### [SHORT TASK]
Only the lines from the first one through the line with "flaky * broken)" should be printed, exactly as they appear.
** start of INFORMATION SUPPLIED **
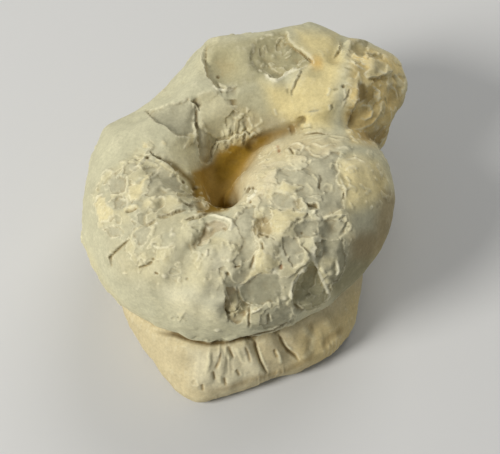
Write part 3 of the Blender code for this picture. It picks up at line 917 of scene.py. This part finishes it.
def crust_colours(stone, colours, broken):
    """The cream crust with pale edges, partly painted highlight, and grey where it has come off."""
    rough, _, left, chip = crusts(stone)
    crusty, flaky = ease(CRUSTY, rough), ease(FLAKY, rough)
    cream = ease(CREAM_FROM, lumps(stone.points, *CREAM_NOISE))
    colours = mix(colours, "cream", CREAM_CRUST * cream * crusty)
    colours = mix(colours, "grey", BARE_GREY * ease(BARE_FROM, left) * crusty)
    # pale edges of the crust and the flakes, partly painted highlight
    colours = mix(colours, "lip", LIP_STRENGTH * lip_of(left, CRUST_LIP_AT) * crusty * broken)
    colours = mix(colours, "cream", CHIP_CREAM * ease(CHIP_EDGE, chip) * flaky)
    return mix(colours, "lip", LIP_STRENGTH * lip_of(chip, CHIP_LIP_AT) * flaky * broken)


def coloured(stone):
    """The stone with a colour at each vertex."""
    points = stone.points
    deep = deep_inside(points)
    broken = ease(LIP_FROM, lumps(points, *LIP_NOISE)) * (1 - deep)
    colours = crust_colours(stone, broad_colours(stone, deep), broken)
    for tone, strength, _, softness, outline in PATCHES:
        colours = mix(colours, tone, strength * area(stone, outline, softness, stone.shaken))
        # pale rims along the patches, partly painted highlight
        colours = mix(colours, "lip", RIM_STRENGTH * rim(stone, outline) * broken)
    for table, ray_of in ((LINES, camera_ray), (SIDE_LINES, side_ray)):
        for tone, strength, half_width, _, path in table:
            reach = half_width * LINE_COLOUR_REACH
            near, distance, progress = stone.near_line(path, reach, ray_of)
            share = np.zeros(len(points))
            share[near] = strength * (1 - distance / reach) * LINE_COLOUR_SHARE * tapered(progress)
            colours = mix(colours, tone, share)
    for tone, strength, radius, _, places in SPOTS:
        for spot in stone.spots(places):
            gap = np.linalg.norm(points - spot, axis=1) / (radius * SPOT_COLOUR_REACH)
            colours = mix(colours, tone, strength * ease(SPOT_FROM, gap))
    # painted highlight on what stands out, painted shade in what is sunk
    for tone, strength, rounds, span in RELIEF_PAINTED_LIGHT:
        share = strength * ease(span, stone.relief(rounds))
        colours = mix(colours, tone, share * (1 - deep) if tone == "lip" else share)
    # painted shade in the crease under the whorl
    crease = ease(SEAM_DARK_SUNK, stone.relief(SEAM_DARK_ROUNDS))
    colours = mix(colours, "dark", SEAM_PAINTED_SHADE * crease * ease(SEAM_DARK_NEAR, np.abs(seam_gap(points))))
    attribute = stone.obj.data.attributes.new("stone_colour", "FLOAT_COLOR", "POINT")
    attribute.data.foreach_set("color", np.column_stack([colours, np.ones(len(points))]).ravel())


def in_scene(name, data):
    """A new object, in the scene."""
    obj = bpy.data.objects.new(name, data)
    bpy.context.scene.collection.objects.link(obj)
    return obj


def modified(obj, kind, **settings):
    """The object with a modifier worked into its mesh."""
    modifier = obj.modifiers.new(kind, kind)
    for name, value in settings.items():
        setattr(modifier, name, value)
    bpy.context.view_layer.update()
    graph = bpy.context.evaluated_depsgraph_get()
    mesh = bpy.data.meshes.new_from_object(obj.evaluated_get(graph))
    obj.modifiers.clear()
    obj.data = mesh


def dense_copy(node):
    """The CAD node's shape on an even fine grid, with its facets smoothed away."""
    obj = in_scene("fossil_stone", node.data.copy())
    modified(obj, "REMESH", mode="VOXEL", voxel_size=VOXEL * MM)
    modified(obj, "SMOOTH", factor=SMOOTHING, iterations=SMOOTHING_ROUNDS)
    return obj


def thinned(obj, seen):
    """The object with few enough triangles, most of them on the photograph's side."""
    unseen = np.flatnonzero(seen < HIDDEN_BELOW).tolist()
    obj.vertex_groups.new(name="hidden").add(unseen, 1.0, "REPLACE")
    ratio = 1 - (1 - HIDDEN_SHARE) * len(unseen) / len(seen)
    modified(obj, "DECIMATE", vertex_group="hidden", vertex_group_factor=1.0, ratio=ratio)
    obj.vertex_groups.clear()
    obj.data.calc_loop_triangles()
    modified(obj, "DECIMATE", ratio=TRIANGLES / len(obj.data.loop_triangles))


def set_inputs(node, values):
    """A shader node with these input values."""
    for name, value in values.items():
        node.inputs[name].default_value = value
    return node


def stone_material():
    """Limestone: the vertex colours, broken up by grain and speckles, on a dull rough surface."""
    material = bpy.data.materials.new("limestone")
    material.use_nodes = True
    nodes, link = material.node_tree.nodes, material.node_tree.links.new
    shader = nodes["Principled BSDF"]
    set_inputs(shader, {"Metallic": 0.0, "IOR": STONE_IOR, "Specular IOR Level": STONE_SPECULAR})
    place = nodes.new("ShaderNodeTexCoord")

    def noise_of(values):
        """The output of a noise texture in the stone's own space."""
        texture = set_inputs(nodes.new("ShaderNodeTexNoise"), values)
        link(place.outputs["Object"], texture.inputs["Vector"])
        return texture.outputs["Fac"]

    def ranged(source, span, to):
        """A value that runs over the range to while its source runs over the span."""
        ends = zip(("From Min", "From Max", "To Min", "To Max"), span + to)
        part = set_inputs(nodes.new("ShaderNodeMapRange"), dict(ends))
        link(source, part.inputs["Value"])
        return part.outputs["Result"]

    grain, blotch = noise_of(GRAIN), noise_of(BLOTCHES)
    shade = nodes.new("ShaderNodeMath")
    shade.operation = "MULTIPLY"
    link(ranged(grain, NOISE_RANGE, GRAIN_SHADE), shade.inputs[0])
    link(ranged(blotch, NOISE_RANGE, BLOTCH_SHADE), shade.inputs[1])
    colour = nodes.new("ShaderNodeAttribute")
    colour.attribute_name = "stone_colour"
    tint = nodes.new("ShaderNodeVectorMath")
    tint.operation = "SCALE"
    link(colour.outputs["Color"], tint.inputs[0])
    link(shade.outputs["Value"], tint.inputs["Scale"])
    link(tint.outputs["Vector"], shader.inputs["Base Color"])
    link(ranged(blotch, (0.0, 1.0), STONE_ROUGHNESS), shader.inputs["Roughness"])
    bump = set_inputs(nodes.new("ShaderNodeBump"), {"Strength": BUMP_STRENGTH, "Distance": BUMP_HEIGHT * MM})
    link(grain, bump.inputs["Height"])
    link(bump.outputs["Normal"], shader.inputs["Normal"])
    return material


def floor():
    """A plain pale floor under the stone."""
    half = FLOOR_SIZE / 2
    corners = [(-half, -half, 0), (half, -half, 0), (half, half, 0), (-half, half, 0)]
    mesh = bpy.data.meshes.new("floor")
    mesh.from_pydata(corners, [], [(0, 1, 2, 3)])
    material = bpy.data.materials.new("pale_floor")
    material.use_nodes = True
    shader = material.node_tree.nodes["Principled BSDF"]
    set_inputs(shader, {"Base Color": FLOOR_COLOUR, "Roughness": FLOOR_ROUGHNESS})
    mesh.materials.append(material)
    in_scene("floor", mesh)


def camera():
    """The camera at the photograph's viewing angle."""
    data = bpy.data.cameras.new("camera")
    data.sensor_fit = "HORIZONTAL"
    data.sensor_width = SENSOR
    data.lens = SENSOR * VIEW_DISTANCE / (FRAME_WIDTH * PIXEL)
    obj = in_scene("camera", data)
    obj.location = EYE * MM
    obj.rotation_euler = (math.pi / 2 - VIEW_ELEVATION, 0, 0)
    bpy.context.scene.camera = obj


def lights():
    """A low soft lamp from the left, a weaker one from behind on the right, and an even pale surrounding."""
    for name, direction, distance, size, power in LAMPS:
        lamp = bpy.data.lights.new(name, "AREA")
        lamp.shape = "DISK"
        lamp.size = size
        lamp.energy = power
        lamp.color = LAMP_COLOUR
        obj = in_scene(name, lamp)
        obj.location = direction.normalized() * distance
        obj.rotation_euler = direction.to_track_quat("Z", "Y").to_euler()
    world = bpy.data.worlds.new("studio")
    bpy.context.scene.world = world
    world.use_nodes = True
    set_inputs(world.node_tree.nodes["Background"], {"Color": WORLD_COLOUR, "Strength": WORLD_STRENGTH})
    bpy.context.scene.view_settings.view_transform = "Standard"


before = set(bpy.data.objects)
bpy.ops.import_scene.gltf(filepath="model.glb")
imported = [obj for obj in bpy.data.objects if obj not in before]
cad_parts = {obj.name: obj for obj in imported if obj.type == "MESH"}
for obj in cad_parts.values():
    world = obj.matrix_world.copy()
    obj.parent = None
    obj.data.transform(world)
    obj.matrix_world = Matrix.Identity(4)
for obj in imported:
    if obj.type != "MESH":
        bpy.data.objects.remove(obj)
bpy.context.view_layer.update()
camera()
lights()
floor()
stone = dense_copy(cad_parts["ammonite"])
dense = Stone(stone)
sculpted(dense)
thinned(stone, dense.seen)
coloured(Stone(stone))
stone.data.shade_smooth()
stone.data.materials.clear()
stone.data.materials.append(stone_material())
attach(stone, "root")
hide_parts("ammonite")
** end of INFORMATION SUPPLIED **
### [IN RESPONSE]
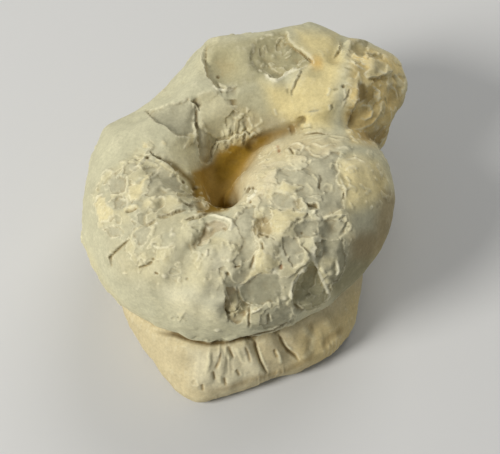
Write part 3 of the Blender code for this picture. It picks up at line 917 of scene.py. This part finishes it.
def crust_colours(stone, colours, broken):
    """The cream crust with pale edges, partly painted highlight, and grey where it has come off."""
    rough, _, left, chip = crusts(stone)
    crusty, flaky = ease(CRUSTY, rough), ease(FLAKY, rough)
    cream = ease(CREAM_FROM, lumps(stone.points, *CREAM_NOISE))
    colours = mix(colours, "cream", CREAM_CRUST * cream * crusty)
    colours = mix(colours, "grey", BARE_GREY * ease(BARE_FROM, left) * crusty)
    # pale edges of the crust and the flakes, partly painted highlight
    colours = mix(colours, "lip", LIP_STRENGTH * lip_of(left, CRUST_LIP_AT) * crusty * broken)
    colours = mix(colours, "cream", CHIP_CREAM * ease(CHIP_EDGE, chip) * flaky)
    return mix(colours, "lip", LIP_STRENGTH * lip_of(chip, CHIP_LIP_AT) * flaky * broken)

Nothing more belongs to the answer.